Anatomy Of A Walking Pole
Prevents you from dropping the poles and helps with leverage for maximum output.
The temperature and weather conditions that you will be walking in should determine the choice of handle.
Cork: for hot weather, cork is a good option. It wicks sweat away from your hands, moulds to your hand's shape and reduces vibrations. It is also an environmentally friendly choice.
Rubber: in low temperatures, rubber handles insulate your hands from the cold and vibrations. However, in warmer weather, they can struggle with sweaty hands, causing rubbing and blisters.
Foam: sometimes used on the shafts as an extended area of grip or in the handle to absorb sweat and shock. This is a cheaper and more durable alternative to cork.
Aluminium: lightweight and durable, this a good option for those who know their poles are going to take a hammering, are looking for the best vibration absorption and are not worried about minimal savings in weight.
Carbon: is the lighter choice of the two materials. The low weight reduces fatigue although the material absorbs less vibrations and can be susceptible to cracks if treated roughly.
Most walking poles come with one of two mechanisms:
Clamp: the advantage of a clamp is that you can adjust the pole length quickly and easily with or without gloves.
Twist To Lock: the mechanism sits inside the shaft and consists of a simple twisting action to unlock and lock. This is also a reliable locking mechanism, but it is slightly harder to adjust when wearing gloves.
These are plastic discs that prevent the poles from sinking into soft ground or snow. They can often be removed for use in warmer and drier conditions.
The end of the poles need to grip the ground to provide stability. To help them do this, they have specialised tips of which there are generally two types:
Carbide Tip: grips well on rock and ice and other off-road surfaces.
Rubber Cover Tip: for use on road or concrete areas, they protect the Carbide tip and reduce the vibrations to the user.
Walking Pole Categories
For use on varied terrain, these poles are normally made from hard-wearing aluminium and should be used in conjunction with rubber feet, where appropriate.
Certain poles come with a shock absorbing feature that helps absorb more on every impact. This is especially good on downhill sections and for those who may have a previous injury or weakness to protect.
Made from carbon these lightweight poles helps with endurance over extended periods of walking and are useful in challenging terrain.
Foldable walking sticks are small enough to pack into a rucksack rather than attaching them to the outside of your pack.
How To Use Walking Poles
- Unlock both clamps, extend the bottom shaft ¾ and lock it in place. Next, adjust the length of the top section to the appropriate height. (The correct pole length should create an angle of 90 degrees at the elbow when you hold the pole in front of you - for comfort and control).

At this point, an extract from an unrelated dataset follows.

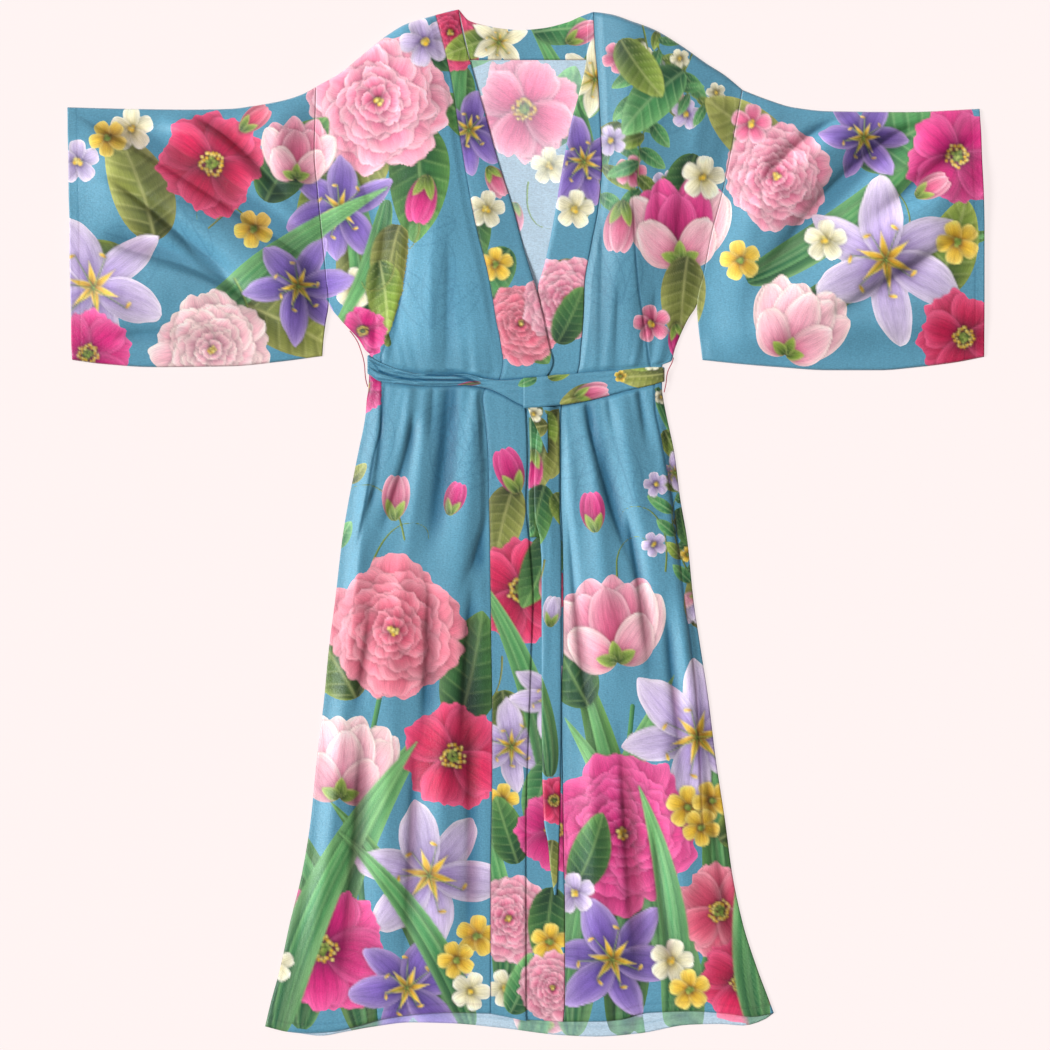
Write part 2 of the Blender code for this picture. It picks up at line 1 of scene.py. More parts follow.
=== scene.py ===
"""The looks of a kimono robe laid flat: printed satin, its wrong side, the belt and the thread loops.

Tables and lengths are in millimetres as worn flat: x runs across from the centre line and y runs up
from the hem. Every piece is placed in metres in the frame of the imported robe.
"""

import math

import bpy
import numpy as np
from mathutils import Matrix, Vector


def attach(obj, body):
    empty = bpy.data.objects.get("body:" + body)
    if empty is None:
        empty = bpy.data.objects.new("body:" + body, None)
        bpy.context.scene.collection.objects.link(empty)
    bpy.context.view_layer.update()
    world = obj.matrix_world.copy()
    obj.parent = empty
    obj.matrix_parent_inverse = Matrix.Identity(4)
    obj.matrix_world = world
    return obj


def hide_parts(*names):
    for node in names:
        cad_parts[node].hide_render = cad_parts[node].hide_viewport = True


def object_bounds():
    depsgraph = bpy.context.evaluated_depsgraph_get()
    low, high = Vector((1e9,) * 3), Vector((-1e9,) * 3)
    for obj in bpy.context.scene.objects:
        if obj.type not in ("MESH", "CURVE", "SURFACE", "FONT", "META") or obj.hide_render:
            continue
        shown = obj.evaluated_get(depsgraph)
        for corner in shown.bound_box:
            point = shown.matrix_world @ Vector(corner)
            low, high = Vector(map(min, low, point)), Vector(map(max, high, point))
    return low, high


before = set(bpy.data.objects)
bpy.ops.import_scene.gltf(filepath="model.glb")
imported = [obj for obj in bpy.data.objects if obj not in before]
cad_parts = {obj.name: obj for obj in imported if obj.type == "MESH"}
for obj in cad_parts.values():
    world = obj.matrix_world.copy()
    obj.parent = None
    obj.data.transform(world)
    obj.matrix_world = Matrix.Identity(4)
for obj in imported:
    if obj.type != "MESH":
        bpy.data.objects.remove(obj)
CAD_LOW, CAD_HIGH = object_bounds()

bl_info = {
    "name": "Kimono robe laid flat",
    "version": (1, 0, 0),
    "blender": (4, 5, 0),
    "location": "View3D > Sidebar > Robe",
    "description": "Builds the printed satin, belt and loops of a robe over its packed solids",
    "category": "Object",
}

MM = 0.001
NECK_TOP_Y = 1304
MIDDLE_Y = NECK_TOP_Y - CAD_HIGH.y / MM    # the frame's origin, measured up from the hem

# Levels and walls of the solids.
CLOTH = 1.4                    # top of a front above its underside
BAND = 2.0                     # top of a band above its underside
FRONT_LEVEL = 1.8              # underside of the fronts and bands
BAND_LIFT = 2.8                # how much higher the upper band and its front lie where the bands cross
ARMHOLE_LIFT = 0.6             # how much higher the fronts lie beside the sleeves than below them
SEAM_GAP = 0.3

# Walls and borders of the shells.
BACK_TOP = 1.2
SHELL = 0.9
SEAM_LIP = 0.5                 # the band laps over the front by this much
SEAM_LINE = 1.3                # half width of the dark line along a seam
PLEAT_LINE = 1.6               # and of the line along a pleat, a dip painted darker as shade
HEM_DEPTH = 12                 # stitch line's distance from the hem
PLEAT_FADE = 110               # length over which a pleat or a crease fades at its ends
CREASE_FADE = 6
BORDER_ROUND = 8.0             # radius with which a panel turns down at its border
CUFF_ROUND = 4.0
SLEEVE_MIDDLE = 1.1            # height at which a sleeve's two layers meet
OUTLINE_FADE = 200             # a curved top or hem bends the rows of cloth this far in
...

- Pass your hand up through the wrist strap so that it sits between your thumb and palm then grab the handle of the pole. The strap and handle should now sit in your grip. Be careful not to grip the handle too firmly because this will waste energy and can cause excessive rubbing.
- Flat Ground: place the poles slightly in front of you pointing tip backwards with an angle of around 15 degrees at the elbow. You want to focus on pushing the poles back as you walk, propelling you forward.
- Uphill: adjust the pole length for the terrain- when going up hills shorten the poles by 5 – 10 cm. Place them nearer to your body than on the flat otherwise it is difficult to climb the hill.
- Downhill: lengthen by 5 – 10 cm, place the poles slightly further in front of you than when travelling uphill but keep your steps small to decrease the chance of a slip.